> **DATA PROVIDED**:
□ □ □ □ □
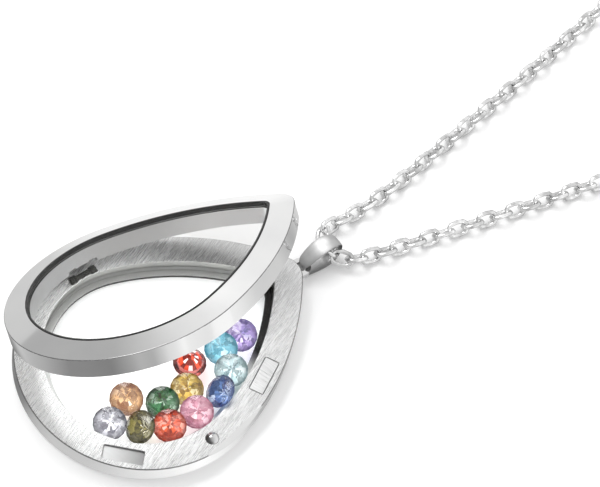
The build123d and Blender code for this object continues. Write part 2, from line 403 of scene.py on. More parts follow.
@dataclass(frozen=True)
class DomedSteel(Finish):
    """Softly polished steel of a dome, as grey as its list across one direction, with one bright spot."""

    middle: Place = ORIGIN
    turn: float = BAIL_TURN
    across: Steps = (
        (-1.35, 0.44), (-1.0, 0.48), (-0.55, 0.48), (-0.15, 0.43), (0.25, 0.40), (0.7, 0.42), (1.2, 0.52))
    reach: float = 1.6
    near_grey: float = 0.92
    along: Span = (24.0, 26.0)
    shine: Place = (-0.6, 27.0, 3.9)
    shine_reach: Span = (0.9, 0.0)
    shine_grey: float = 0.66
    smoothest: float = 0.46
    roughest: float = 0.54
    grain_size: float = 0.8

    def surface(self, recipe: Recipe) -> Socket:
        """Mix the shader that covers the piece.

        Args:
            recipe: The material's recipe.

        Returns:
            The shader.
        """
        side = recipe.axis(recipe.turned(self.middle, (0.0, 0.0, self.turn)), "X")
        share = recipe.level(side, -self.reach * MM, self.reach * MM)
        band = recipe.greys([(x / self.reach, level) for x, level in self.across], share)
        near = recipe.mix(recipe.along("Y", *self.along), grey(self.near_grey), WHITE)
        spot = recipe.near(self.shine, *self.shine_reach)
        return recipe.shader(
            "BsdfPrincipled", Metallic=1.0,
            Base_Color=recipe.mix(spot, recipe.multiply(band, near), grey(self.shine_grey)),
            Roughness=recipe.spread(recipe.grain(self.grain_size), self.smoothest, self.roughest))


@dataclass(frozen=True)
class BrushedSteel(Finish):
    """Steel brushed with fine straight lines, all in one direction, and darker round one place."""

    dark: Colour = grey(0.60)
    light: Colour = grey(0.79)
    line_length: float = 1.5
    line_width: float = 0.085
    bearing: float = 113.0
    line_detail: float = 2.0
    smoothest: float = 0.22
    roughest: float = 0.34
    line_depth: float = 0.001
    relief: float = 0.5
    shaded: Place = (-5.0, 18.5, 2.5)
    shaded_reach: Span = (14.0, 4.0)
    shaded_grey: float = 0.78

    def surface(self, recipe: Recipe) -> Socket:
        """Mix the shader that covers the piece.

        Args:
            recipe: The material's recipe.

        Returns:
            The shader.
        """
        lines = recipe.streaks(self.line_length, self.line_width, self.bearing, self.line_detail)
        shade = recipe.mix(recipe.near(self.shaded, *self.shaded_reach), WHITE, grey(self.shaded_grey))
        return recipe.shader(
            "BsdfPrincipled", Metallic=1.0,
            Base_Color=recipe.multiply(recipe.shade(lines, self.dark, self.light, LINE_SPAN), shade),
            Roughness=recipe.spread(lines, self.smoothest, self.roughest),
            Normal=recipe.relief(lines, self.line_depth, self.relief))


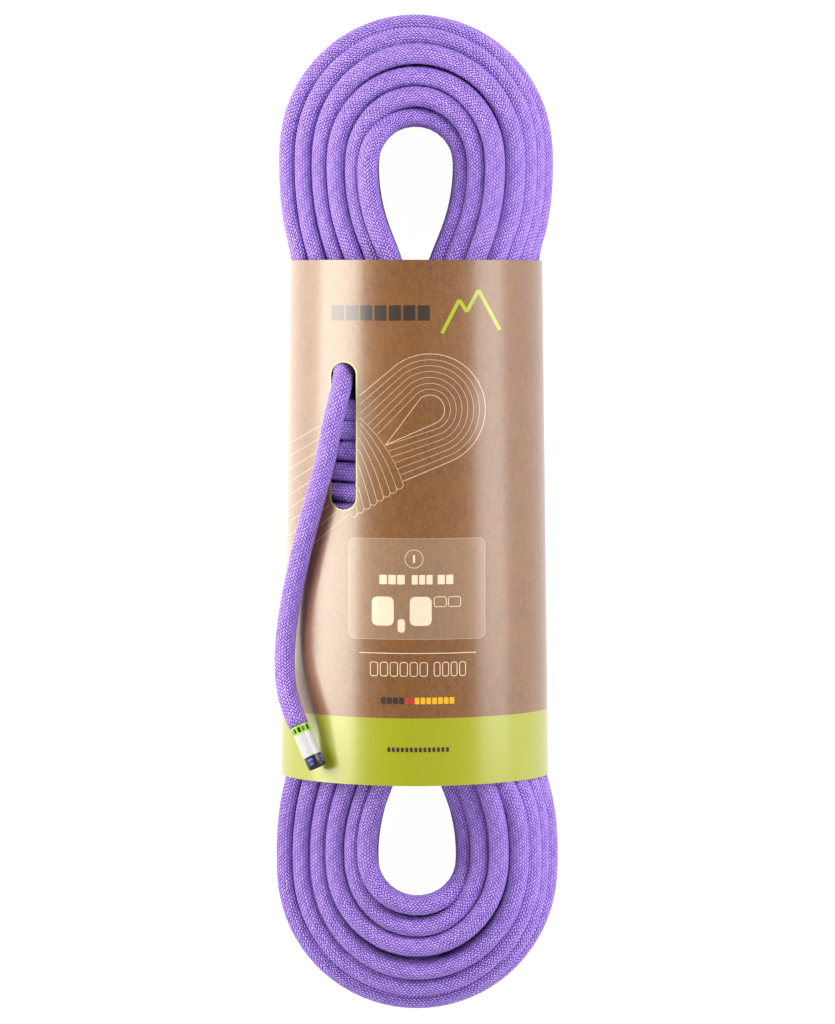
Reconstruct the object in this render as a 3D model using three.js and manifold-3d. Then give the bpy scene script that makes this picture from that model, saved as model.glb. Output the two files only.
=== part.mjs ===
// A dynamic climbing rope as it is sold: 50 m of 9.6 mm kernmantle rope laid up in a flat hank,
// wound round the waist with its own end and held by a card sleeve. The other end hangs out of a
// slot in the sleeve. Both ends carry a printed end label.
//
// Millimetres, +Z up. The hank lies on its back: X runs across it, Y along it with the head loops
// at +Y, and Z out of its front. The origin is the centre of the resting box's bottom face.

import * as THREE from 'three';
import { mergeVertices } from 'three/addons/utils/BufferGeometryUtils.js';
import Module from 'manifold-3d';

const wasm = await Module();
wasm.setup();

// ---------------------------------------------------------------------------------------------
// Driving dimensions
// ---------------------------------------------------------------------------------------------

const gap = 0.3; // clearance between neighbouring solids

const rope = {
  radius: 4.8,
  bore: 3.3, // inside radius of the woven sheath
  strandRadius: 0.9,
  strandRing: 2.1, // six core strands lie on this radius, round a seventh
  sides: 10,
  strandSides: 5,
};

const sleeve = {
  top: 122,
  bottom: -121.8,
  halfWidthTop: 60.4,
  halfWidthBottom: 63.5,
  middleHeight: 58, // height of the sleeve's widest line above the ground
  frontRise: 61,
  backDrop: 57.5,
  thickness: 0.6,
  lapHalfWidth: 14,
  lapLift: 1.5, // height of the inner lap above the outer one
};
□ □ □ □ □
> **STATED EXERCISE**:
Starting with the first line of the records, repeat every line up to and including the one containing "polished steel of", and nothing else.

> **CORRECT OUTPUT**:
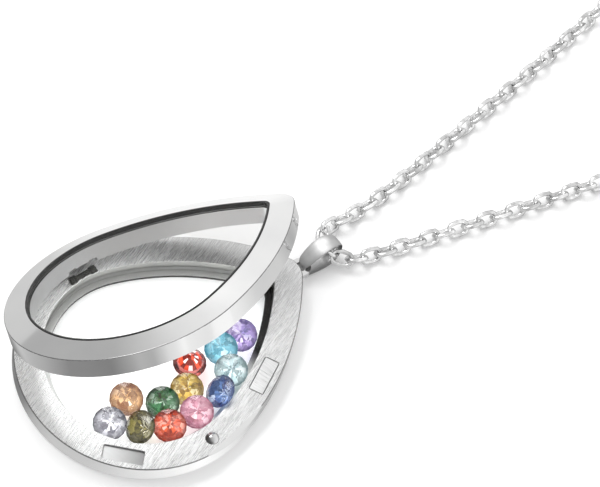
The build123d and Blender code for this object continues. Write part 2, from line 403 of scene.py on. More parts follow.
@dataclass(frozen=True)
class DomedSteel(Finish):
    """Softly polished steel of a dome, as grey as its list across one direction, with one bright spot."""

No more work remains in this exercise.